Pick out each line containing the string "from".

◆ Data provided:
------------------------------------------------

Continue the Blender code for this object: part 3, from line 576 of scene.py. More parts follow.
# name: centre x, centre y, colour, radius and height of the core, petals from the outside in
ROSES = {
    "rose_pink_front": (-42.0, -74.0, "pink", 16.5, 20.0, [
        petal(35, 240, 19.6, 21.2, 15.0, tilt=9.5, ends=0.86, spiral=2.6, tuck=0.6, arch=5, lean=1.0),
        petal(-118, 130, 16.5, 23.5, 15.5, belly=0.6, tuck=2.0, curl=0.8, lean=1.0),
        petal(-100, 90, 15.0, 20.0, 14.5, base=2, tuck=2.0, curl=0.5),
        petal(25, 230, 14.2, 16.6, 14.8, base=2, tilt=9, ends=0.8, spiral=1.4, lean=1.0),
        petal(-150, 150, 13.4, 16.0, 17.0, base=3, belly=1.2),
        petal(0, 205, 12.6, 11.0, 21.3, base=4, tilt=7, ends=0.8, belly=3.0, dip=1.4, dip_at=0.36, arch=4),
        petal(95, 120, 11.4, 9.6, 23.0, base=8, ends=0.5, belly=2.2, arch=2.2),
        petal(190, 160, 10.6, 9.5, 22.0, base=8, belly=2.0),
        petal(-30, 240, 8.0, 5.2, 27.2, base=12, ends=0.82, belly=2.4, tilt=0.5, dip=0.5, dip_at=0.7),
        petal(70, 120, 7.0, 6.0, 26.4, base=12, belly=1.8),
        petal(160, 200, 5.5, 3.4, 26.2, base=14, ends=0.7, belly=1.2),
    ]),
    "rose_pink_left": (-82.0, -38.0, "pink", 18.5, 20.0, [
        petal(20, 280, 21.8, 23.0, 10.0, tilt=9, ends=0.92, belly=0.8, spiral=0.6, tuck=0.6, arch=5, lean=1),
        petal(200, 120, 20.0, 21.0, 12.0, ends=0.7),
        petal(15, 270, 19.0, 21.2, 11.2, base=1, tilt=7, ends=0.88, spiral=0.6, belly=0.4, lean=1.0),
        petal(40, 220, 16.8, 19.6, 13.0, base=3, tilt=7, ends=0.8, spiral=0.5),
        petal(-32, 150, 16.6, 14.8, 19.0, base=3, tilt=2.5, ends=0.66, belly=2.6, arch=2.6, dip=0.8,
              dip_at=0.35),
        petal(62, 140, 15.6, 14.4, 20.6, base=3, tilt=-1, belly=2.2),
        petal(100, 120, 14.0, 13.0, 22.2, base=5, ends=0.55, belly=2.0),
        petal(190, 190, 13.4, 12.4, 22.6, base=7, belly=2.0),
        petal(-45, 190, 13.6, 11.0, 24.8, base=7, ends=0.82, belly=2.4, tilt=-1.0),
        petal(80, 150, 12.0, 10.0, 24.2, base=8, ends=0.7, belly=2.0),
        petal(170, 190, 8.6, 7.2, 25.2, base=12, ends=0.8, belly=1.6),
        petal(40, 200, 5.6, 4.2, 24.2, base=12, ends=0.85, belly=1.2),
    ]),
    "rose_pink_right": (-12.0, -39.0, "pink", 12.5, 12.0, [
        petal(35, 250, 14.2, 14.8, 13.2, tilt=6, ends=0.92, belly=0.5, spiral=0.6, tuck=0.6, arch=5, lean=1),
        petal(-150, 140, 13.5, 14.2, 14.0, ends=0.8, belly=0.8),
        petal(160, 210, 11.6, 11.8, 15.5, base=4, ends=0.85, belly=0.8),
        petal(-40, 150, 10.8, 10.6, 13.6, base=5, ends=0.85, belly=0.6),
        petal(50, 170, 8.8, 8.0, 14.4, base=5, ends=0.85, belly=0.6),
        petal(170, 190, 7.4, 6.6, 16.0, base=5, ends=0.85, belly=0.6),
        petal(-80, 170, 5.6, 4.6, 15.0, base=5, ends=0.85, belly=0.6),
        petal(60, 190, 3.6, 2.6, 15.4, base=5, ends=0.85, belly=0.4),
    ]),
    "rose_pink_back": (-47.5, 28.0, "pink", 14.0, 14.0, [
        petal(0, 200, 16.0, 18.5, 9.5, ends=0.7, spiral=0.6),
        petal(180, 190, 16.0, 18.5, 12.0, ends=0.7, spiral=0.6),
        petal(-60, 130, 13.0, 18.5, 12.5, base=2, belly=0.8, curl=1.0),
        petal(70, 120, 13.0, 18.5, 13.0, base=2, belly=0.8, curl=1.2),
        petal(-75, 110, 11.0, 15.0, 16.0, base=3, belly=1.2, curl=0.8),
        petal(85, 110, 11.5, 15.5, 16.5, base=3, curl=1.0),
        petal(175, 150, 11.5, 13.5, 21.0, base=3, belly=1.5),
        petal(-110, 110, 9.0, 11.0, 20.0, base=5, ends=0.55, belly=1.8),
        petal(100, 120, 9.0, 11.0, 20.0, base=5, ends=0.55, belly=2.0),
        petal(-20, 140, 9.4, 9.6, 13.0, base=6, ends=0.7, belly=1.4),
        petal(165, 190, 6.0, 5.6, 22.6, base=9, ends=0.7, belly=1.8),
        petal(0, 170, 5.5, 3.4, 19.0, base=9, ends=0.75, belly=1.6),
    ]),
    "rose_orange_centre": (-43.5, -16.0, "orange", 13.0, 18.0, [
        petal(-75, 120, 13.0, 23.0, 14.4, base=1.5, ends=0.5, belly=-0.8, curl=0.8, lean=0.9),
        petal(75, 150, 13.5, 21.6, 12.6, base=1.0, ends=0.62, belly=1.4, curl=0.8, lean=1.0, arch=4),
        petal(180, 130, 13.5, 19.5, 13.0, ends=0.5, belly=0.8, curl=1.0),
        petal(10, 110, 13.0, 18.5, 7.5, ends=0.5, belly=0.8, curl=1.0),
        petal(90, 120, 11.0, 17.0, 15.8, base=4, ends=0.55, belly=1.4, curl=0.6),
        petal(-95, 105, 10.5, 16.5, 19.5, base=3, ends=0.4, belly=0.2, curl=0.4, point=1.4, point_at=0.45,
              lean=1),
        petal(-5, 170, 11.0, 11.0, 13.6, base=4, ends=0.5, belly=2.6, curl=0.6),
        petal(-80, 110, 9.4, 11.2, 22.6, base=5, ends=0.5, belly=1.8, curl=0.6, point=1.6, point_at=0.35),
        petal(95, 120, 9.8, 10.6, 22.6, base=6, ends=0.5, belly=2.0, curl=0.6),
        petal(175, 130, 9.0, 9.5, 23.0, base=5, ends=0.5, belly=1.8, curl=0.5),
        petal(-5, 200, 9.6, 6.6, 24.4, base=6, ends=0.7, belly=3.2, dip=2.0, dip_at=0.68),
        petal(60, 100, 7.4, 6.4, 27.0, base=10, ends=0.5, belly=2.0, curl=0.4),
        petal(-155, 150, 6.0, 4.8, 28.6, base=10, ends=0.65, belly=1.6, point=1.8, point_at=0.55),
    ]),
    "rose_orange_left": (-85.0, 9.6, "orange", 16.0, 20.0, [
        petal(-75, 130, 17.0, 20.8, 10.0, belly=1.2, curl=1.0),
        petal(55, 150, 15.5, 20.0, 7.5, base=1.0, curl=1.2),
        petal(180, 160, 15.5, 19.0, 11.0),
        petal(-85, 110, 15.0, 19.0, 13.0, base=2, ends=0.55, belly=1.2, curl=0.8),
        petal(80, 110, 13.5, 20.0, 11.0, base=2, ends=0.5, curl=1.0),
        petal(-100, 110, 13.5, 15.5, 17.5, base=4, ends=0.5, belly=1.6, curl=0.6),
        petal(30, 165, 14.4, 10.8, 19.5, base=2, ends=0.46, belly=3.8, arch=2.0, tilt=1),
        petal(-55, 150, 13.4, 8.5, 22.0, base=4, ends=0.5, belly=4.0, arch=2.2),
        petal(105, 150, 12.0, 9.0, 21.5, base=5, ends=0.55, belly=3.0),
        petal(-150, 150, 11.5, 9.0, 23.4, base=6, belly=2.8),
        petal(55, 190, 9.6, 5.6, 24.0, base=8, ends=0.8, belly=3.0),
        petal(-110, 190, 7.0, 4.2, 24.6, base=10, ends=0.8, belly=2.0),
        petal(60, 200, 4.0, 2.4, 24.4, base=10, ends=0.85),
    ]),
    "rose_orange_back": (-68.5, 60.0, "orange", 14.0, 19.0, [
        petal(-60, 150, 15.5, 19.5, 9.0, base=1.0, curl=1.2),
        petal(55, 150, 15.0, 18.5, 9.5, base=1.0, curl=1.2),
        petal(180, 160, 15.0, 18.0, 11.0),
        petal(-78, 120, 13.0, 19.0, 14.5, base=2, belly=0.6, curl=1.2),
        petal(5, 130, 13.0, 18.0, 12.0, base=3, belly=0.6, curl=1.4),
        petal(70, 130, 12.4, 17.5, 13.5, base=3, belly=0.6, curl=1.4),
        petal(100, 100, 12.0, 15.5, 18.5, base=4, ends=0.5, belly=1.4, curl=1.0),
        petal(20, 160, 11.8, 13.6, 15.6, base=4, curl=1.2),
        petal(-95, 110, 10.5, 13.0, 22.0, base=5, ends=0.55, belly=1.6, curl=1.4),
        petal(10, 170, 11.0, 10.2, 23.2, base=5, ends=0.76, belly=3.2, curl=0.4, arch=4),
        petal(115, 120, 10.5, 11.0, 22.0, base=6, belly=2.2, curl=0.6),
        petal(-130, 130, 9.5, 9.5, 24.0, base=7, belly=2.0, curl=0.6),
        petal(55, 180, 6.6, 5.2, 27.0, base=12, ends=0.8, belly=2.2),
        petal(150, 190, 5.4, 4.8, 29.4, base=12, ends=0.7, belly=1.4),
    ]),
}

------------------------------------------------

◆ Output of the exercise:
Continue the Blender code for this object: part 3, from line 576 of scene.py. More parts follow.
# name: centre x, centre y, colour, radius and height of the core, petals from the outside in